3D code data
***
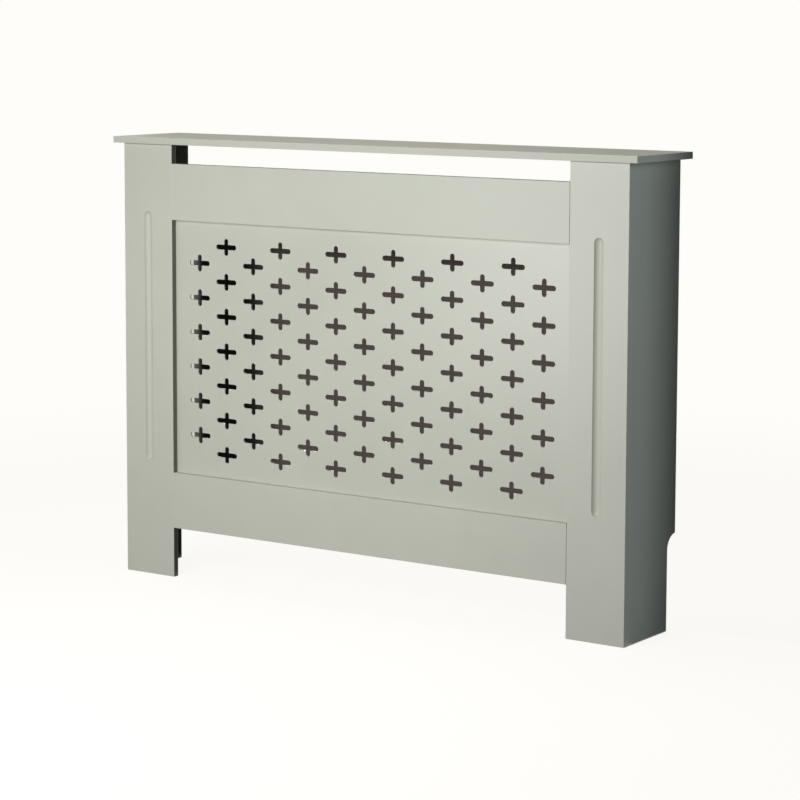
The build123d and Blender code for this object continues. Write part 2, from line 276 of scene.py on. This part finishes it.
def opaque(colour):
    """A colour with its alpha."""
    return (*colour, 1.0)


def shade(colour, factor):
    """A colour made lighter or darker, with its alpha."""
    return opaque(channel * factor for channel in colour)


def new_graph(name):
    """A new material and its empty graph."""
    material = bpy.data.materials.new(name)
    return material, Graph(material)


def give(piece, material):
    """Puts one material on the whole piece."""
    piece.data.materials.clear()
    piece.data.materials.append(material)


# ---- paint

# The distances over which the paint changes: in from a board's broad faces to the cut ones, in
# from any edge, out from the inner face of a corner post, where it is painted darker as painted
# shade, and down from a board's top, where a painted shadow lies under the shelf.
CUT_DEPTHS = (0.3 * MM, 1.2 * MM)
ARRIS_DEPTHS = (0.4 * MM, 2.5 * MM)
INNER_DEPTHS = (0.3 * MM, 0.9 * MM)
SHELF_SHADOW_DEPTHS = (2.4 * MM, 0.8 * MM)

# How light the paint is there, next to the rest, and how much of that tone shows.
CUT_TONE = 0.93
CUT_SHARE = 0.5
ARRIS_TONE = 1.08
ARRIS_SHARE = 0.25
# The tone of the painted shadow under the shelf.
SHELF_SHADOW_TONE = 0.5

DRIFT_SHARE = 0.7
CLOUD_SHARE = 0.3
SAG_HEIGHT = 60 * MICRON
CLOUD_MATTING = 0.08
CUT_MATTING = 0.12


def painted_board(name, box, thick_axis, paint, roughness, inside=None):
    """Satin paint, smooth on the board's faces and fibrous where the board was cut.

    On a board of a corner post, the faces nearer to the cabinet's middle than inside are painted
    darker as painted shade, and a darker band down from the top is a painted shadow of the shelf.
    """
    material, graph = new_graph(name)
    low, high = box
    middle = (low + high) / 2
    half = (high - low) / 2
    place = graph.place()
    from_middle = graph.vector("ABSOLUTE", graph.vector("SUBTRACT", place, middle))
    depths = graph.split(graph.vector("SUBTRACT", half, from_middle))
    x, y, z = depths
    nearest_edge = x.least(y).most(x.most(y).least(z))
    cut = graph.step(depths[thick_axis], *CUT_DEPTHS)
    arris = graph.step(nearest_edge, *ARRIS_DEPTHS, start=1.0, end=0.0)

    drift = graph.noise(place, scale=2.3, detail=2.0)
    cloud = graph.noise(place, scale=19.0, detail=3.0)
    tone = graph.step(drift * DRIFT_SHARE + cloud * CLOUD_SHARE, 0.3, 0.7)
    dark = shade(paint.colour, 1.0 - paint.mottling)
    light = shade(paint.colour, 1.0 + paint.mottling)
    colour = graph.mix(tone, dark, light)
    colour = graph.mix(cut * CUT_SHARE, colour, shade(paint.colour, CUT_TONE))
    colour = graph.mix(arris * ARRIS_SHARE, colour, shade(paint.colour, ARRIS_TONE))
    if inside:
        # Painted shade: the inner faces are painted darker, to stand for the shade on them.
        along, _, up = graph.split(place)
        behind_arris = graph.step(y, *CUT_DEPTHS)
        inner_from, inner_to = INNER_DEPTHS
        inner = graph.step(abs(along), inside + inner_from, inside + inner_to, 1.0, 0.0)
        colour = graph.mix(inner * behind_arris, colour, shade(paint.colour, paint.painted_inner_shade))
        # Painted shadow: a darker band down from the board's top stands for the shadow under the
        # shelf.
        shadow_from, shadow_to = SHELF_SHADOW_DEPTHS
        shelf_shadow = graph.step(up, high.z - shadow_from, high.z - shadow_to)
        colour = graph.mix(shelf_shadow, colour, shade(paint.colour, SHELF_SHADOW_TONE))

    fibres = graph.noise(place, scale=1400.0, detail=3.0, roughness=0.7)
    peel = graph.noise(place, scale=620.0, detail=1.0)
    sags = graph.noise(place, scale=9.0, detail=1.0)
    height = peel * paint.peel_depth + fibres * cut * paint.cut_depth + sags * SAG_HEIGHT
    matt = roughness + (cloud - 0.5) * CLOUD_MATTING + cut * CUT_MATTING
    shader = graph.add("ShaderNodeBsdfPrincipled", sockets={
        "Base Color": colour, "Roughness": matt, "Normal": graph.bump(height),
        "Specular IOR Level": paint.gloss})
    graph.finish(shader)
    return material


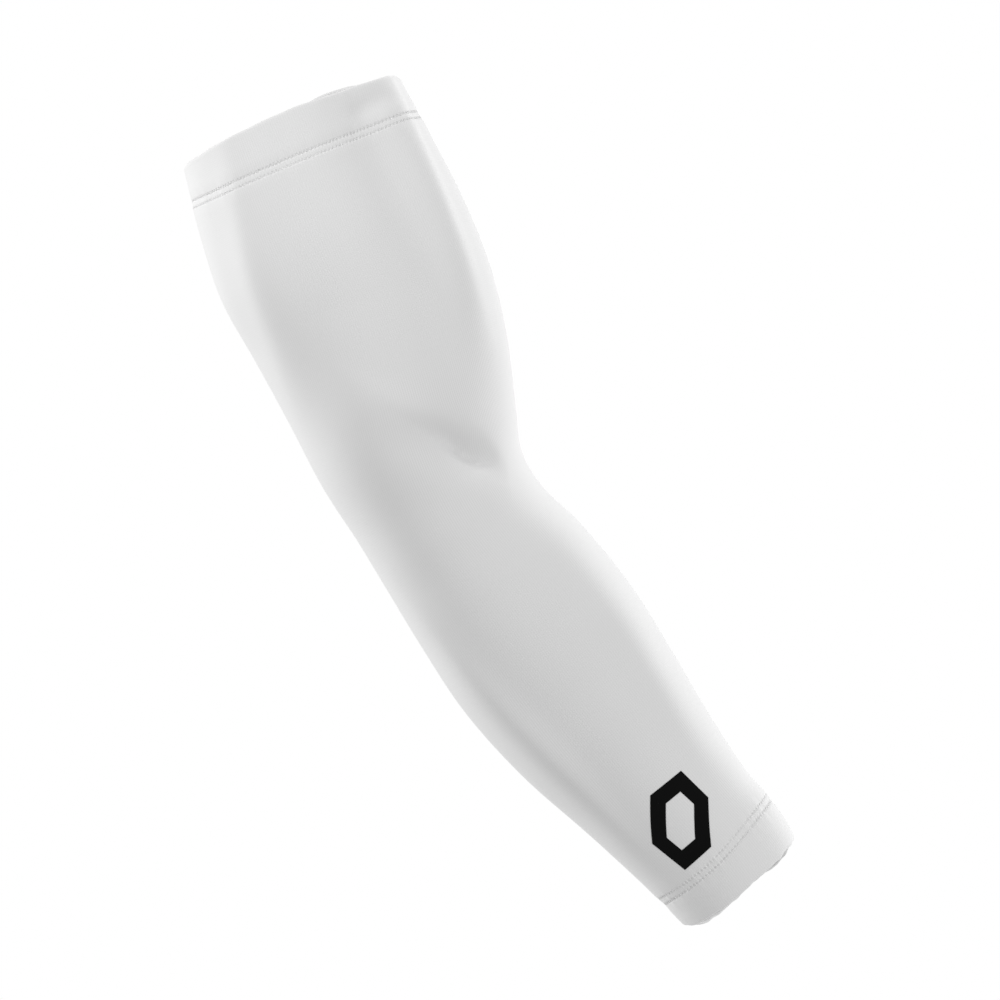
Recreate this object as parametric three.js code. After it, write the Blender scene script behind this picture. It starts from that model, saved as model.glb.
***
Lines from the beginning of the data above through the line containing "board was cut." are to be returned exactly, and no others.

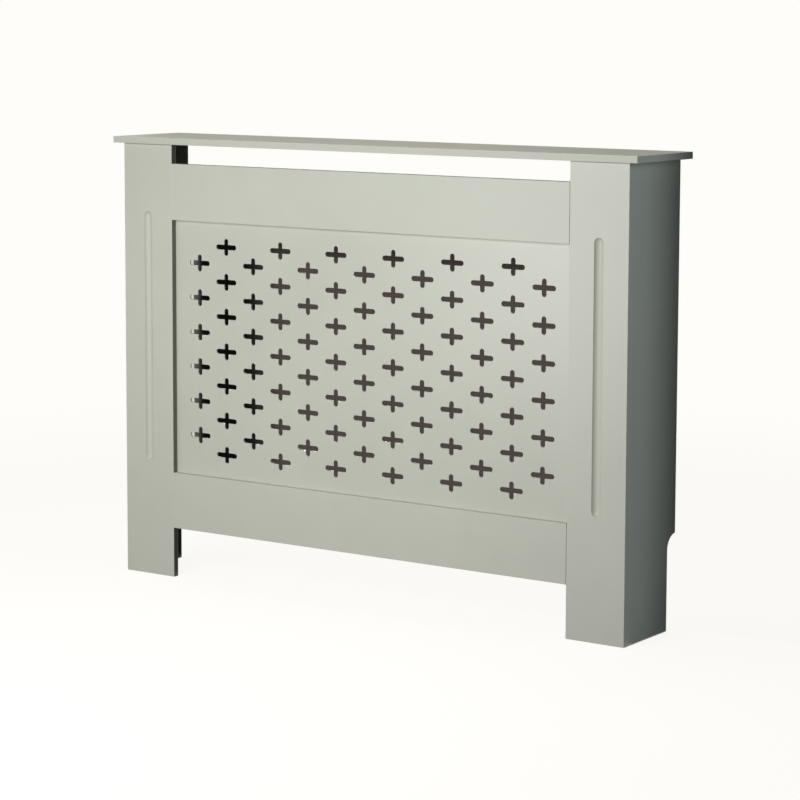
The build123d and Blender code for this object continues. Write part 2, from line 276 of scene.py on. This part finishes it.
def opaque(colour):
    """A colour with its alpha."""
    return (*colour, 1.0)


def shade(colour, factor):
    """A colour made lighter or darker, with its alpha."""
    return opaque(channel * factor for channel in colour)


def new_graph(name):
    """A new material and its empty graph."""
    material = bpy.data.materials.new(name)
    return material, Graph(material)


def give(piece, material):
    """Puts one material on the whole piece."""
    piece.data.materials.clear()
    piece.data.materials.append(material)


# ---- paint

# The distances over which the paint changes: in from a board's broad faces to the cut ones, in
# from any edge, out from the inner face of a corner post, where it is painted darker as painted
# shade, and down from a board's top, where a painted shadow lies under the shelf.
CUT_DEPTHS = (0.3 * MM, 1.2 * MM)
ARRIS_DEPTHS = (0.4 * MM, 2.5 * MM)
INNER_DEPTHS = (0.3 * MM, 0.9 * MM)
SHELF_SHADOW_DEPTHS = (2.4 * MM, 0.8 * MM)

# How light the paint is there, next to the rest, and how much of that tone shows.
CUT_TONE = 0.93
CUT_SHARE = 0.5
ARRIS_TONE = 1.08
ARRIS_SHARE = 0.25
# The tone of the painted shadow under the shelf.
SHELF_SHADOW_TONE = 0.5

DRIFT_SHARE = 0.7
CLOUD_SHARE = 0.3
SAG_HEIGHT = 60 * MICRON
CLOUD_MATTING = 0.08
CUT_MATTING = 0.12


def painted_board(name, box, thick_axis, paint, roughness, inside=None):
    """Satin paint, smooth on the board's faces and fibrous where the board was cut.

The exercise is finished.